### EXERCISE REQUIREMENTS
Please write out the material that follows, exactly as it stands.

### INPUT ROWS
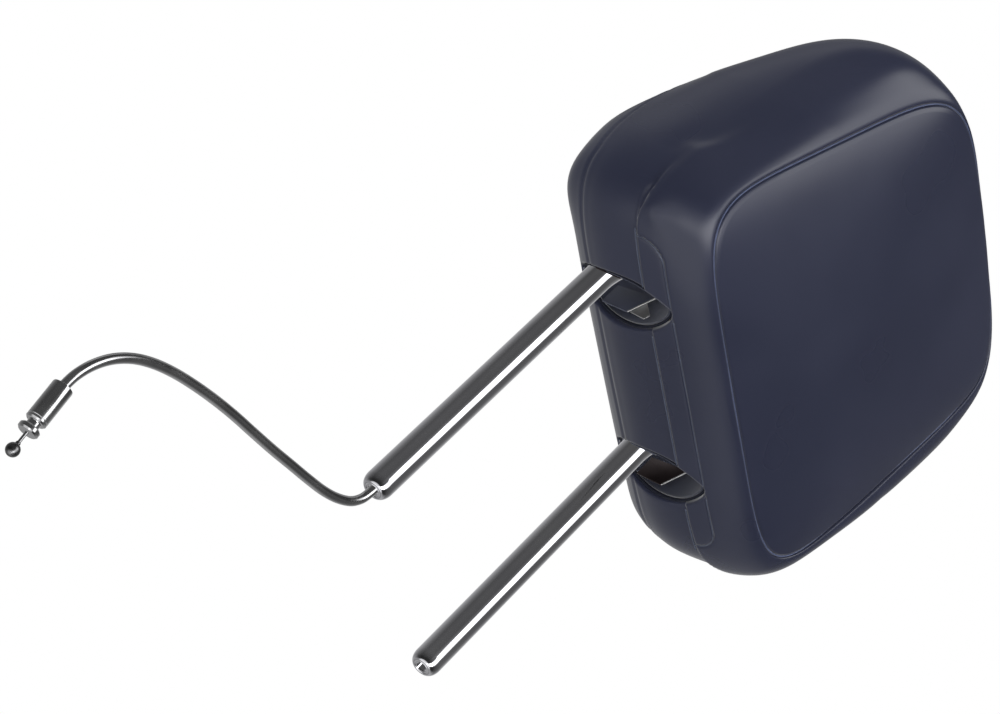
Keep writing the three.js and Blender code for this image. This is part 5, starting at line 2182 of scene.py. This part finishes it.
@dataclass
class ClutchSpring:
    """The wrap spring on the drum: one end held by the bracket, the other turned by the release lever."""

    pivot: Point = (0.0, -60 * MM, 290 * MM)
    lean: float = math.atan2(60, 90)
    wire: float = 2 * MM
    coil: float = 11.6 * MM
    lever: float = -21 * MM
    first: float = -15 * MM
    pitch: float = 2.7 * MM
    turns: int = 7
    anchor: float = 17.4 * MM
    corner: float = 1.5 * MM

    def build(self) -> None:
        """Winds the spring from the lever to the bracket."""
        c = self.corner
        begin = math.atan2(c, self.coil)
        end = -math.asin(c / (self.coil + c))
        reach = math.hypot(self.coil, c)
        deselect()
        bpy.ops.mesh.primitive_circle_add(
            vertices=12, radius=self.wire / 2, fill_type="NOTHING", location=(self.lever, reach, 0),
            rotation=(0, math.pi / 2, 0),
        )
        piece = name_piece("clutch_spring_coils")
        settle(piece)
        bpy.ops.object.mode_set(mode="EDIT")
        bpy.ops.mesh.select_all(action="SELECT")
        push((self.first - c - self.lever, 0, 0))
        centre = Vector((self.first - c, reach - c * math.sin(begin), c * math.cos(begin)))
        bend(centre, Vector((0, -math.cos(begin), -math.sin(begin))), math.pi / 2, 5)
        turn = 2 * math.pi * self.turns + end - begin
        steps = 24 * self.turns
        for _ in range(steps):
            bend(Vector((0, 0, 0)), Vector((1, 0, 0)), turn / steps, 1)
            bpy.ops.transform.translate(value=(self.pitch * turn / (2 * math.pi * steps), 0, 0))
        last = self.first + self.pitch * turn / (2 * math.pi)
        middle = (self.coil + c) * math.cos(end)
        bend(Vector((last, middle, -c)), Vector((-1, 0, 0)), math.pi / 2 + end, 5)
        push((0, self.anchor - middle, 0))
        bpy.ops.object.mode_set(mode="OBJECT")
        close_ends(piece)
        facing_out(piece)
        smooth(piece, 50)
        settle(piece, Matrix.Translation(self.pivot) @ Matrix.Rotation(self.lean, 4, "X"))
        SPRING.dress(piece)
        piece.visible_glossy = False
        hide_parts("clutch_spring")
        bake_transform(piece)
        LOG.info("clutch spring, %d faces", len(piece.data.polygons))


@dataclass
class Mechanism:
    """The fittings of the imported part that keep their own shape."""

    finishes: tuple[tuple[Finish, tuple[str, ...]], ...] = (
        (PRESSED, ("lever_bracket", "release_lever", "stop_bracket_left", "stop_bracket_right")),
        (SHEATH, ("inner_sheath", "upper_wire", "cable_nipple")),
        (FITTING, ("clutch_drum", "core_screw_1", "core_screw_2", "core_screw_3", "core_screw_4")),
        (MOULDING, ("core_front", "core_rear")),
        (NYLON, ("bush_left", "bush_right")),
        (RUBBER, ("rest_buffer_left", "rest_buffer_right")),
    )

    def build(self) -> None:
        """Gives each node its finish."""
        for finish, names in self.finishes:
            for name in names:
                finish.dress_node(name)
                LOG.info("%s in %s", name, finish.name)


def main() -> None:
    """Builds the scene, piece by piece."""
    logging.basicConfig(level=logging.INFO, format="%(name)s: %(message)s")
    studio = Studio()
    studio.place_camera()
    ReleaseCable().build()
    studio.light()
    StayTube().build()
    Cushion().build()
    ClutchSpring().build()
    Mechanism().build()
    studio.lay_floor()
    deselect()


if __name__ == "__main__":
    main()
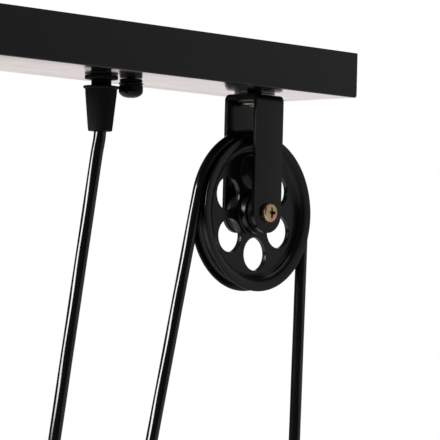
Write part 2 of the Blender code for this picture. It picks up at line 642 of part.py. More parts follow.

### TASK OUTPUT
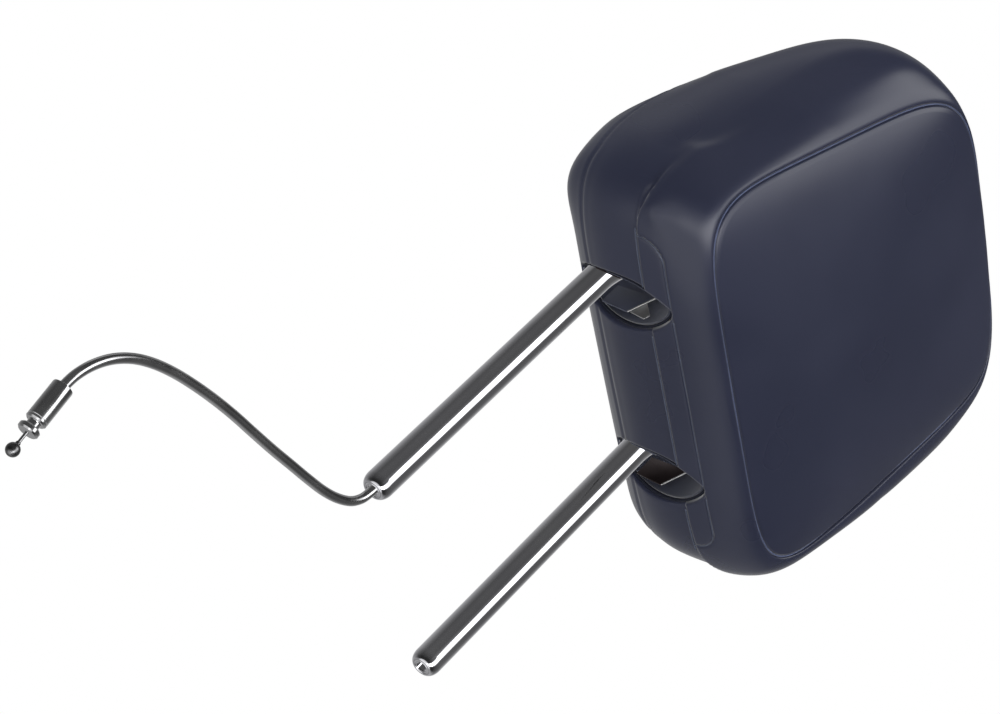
Keep writing the three.js and Blender code for this image. This is part 5, starting at line 2182 of scene.py. This part finishes it.
@dataclass
class ClutchSpring:
    """The wrap spring on the drum: one end held by the bracket, the other turned by the release lever."""

    pivot: Point = (0.0, -60 * MM, 290 * MM)
    lean: float = math.atan2(60, 90)
    wire: float = 2 * MM
    coil: float = 11.6 * MM
    lever: float = -21 * MM
    first: float = -15 * MM
    pitch: float = 2.7 * MM
    turns: int = 7
    anchor: float = 17.4 * MM
    corner: float = 1.5 * MM

    def build(self) -> None:
        """Winds the spring from the lever to the bracket."""
        c = self.corner
        begin = math.atan2(c, self.coil)
        end = -math.asin(c / (self.coil + c))
        reach = math.hypot(self.coil, c)
        deselect()
        bpy.ops.mesh.primitive_circle_add(
            vertices=12, radius=self.wire / 2, fill_type="NOTHING", location=(self.lever, reach, 0),
            rotation=(0, math.pi / 2, 0),
        )
        piece = name_piece("clutch_spring_coils")
        settle(piece)
        bpy.ops.object.mode_set(mode="EDIT")
        bpy.ops.mesh.select_all(action="SELECT")
        push((self.first - c - self.lever, 0, 0))
        centre = Vector((self.first - c, reach - c * math.sin(begin), c * math.cos(begin)))
        bend(centre, Vector((0, -math.cos(begin), -math.sin(begin))), math.pi / 2, 5)
        turn = 2 * math.pi * self.turns + end - begin
        steps = 24 * self.turns
        for _ in range(steps):
            bend(Vector((0, 0, 0)), Vector((1, 0, 0)), turn / steps, 1)
            bpy.ops.transform.translate(value=(self.pitch * turn / (2 * math.pi * steps), 0, 0))
        last = self.first + self.pitch * turn / (2 * math.pi)
        middle = (self.coil + c) * math.cos(end)
        bend(Vector((last, middle, -c)), Vector((-1, 0, 0)), math.pi / 2 + end, 5)
        push((0, self.anchor - middle, 0))
        bpy.ops.object.mode_set(mode="OBJECT")
        close_ends(piece)
        facing_out(piece)
        smooth(piece, 50)
        settle(piece, Matrix.Translation(self.pivot) @ Matrix.Rotation(self.lean, 4, "X"))
        SPRING.dress(piece)
        piece.visible_glossy = False
        hide_parts("clutch_spring")
        bake_transform(piece)
        LOG.info("clutch spring, %d faces", len(piece.data.polygons))


@dataclass
class Mechanism:
    """The fittings of the imported part that keep their own shape."""

    finishes: tuple[tuple[Finish, tuple[str, ...]], ...] = (
        (PRESSED, ("lever_bracket", "release_lever", "stop_bracket_left", "stop_bracket_right")),
        (SHEATH, ("inner_sheath", "upper_wire", "cable_nipple")),
        (FITTING, ("clutch_drum", "core_screw_1", "core_screw_2", "core_screw_3", "core_screw_4")),
        (MOULDING, ("core_front", "core_rear")),
        (NYLON, ("bush_left", "bush_right")),
        (RUBBER, ("rest_buffer_left", "rest_buffer_right")),
    )

    def build(self) -> None:
        """Gives each node its finish."""
        for finish, names in self.finishes:
            for name in names:
                finish.dress_node(name)
                LOG.info("%s in %s", name, finish.name)


def main() -> None:
    """Builds the scene, piece by piece."""
    logging.basicConfig(level=logging.INFO, format="%(name)s: %(message)s")
    studio = Studio()
    studio.place_camera()
    ReleaseCable().build()
    studio.light()
    StayTube().build()
    Cushion().build()
    ClutchSpring().build()
    Mechanism().build()
    studio.lay_floor()
    deselect()


if __name__ == "__main__":
    main()
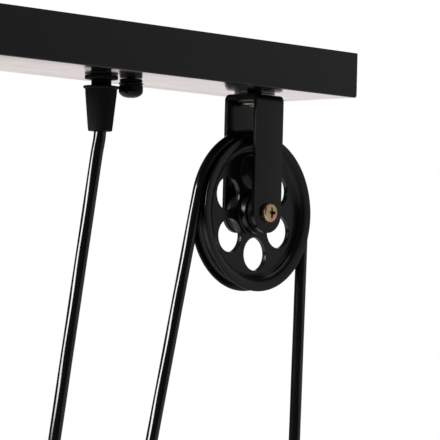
Write part 2 of the Blender code for this picture. It picks up at line 642 of part.py. More parts follow.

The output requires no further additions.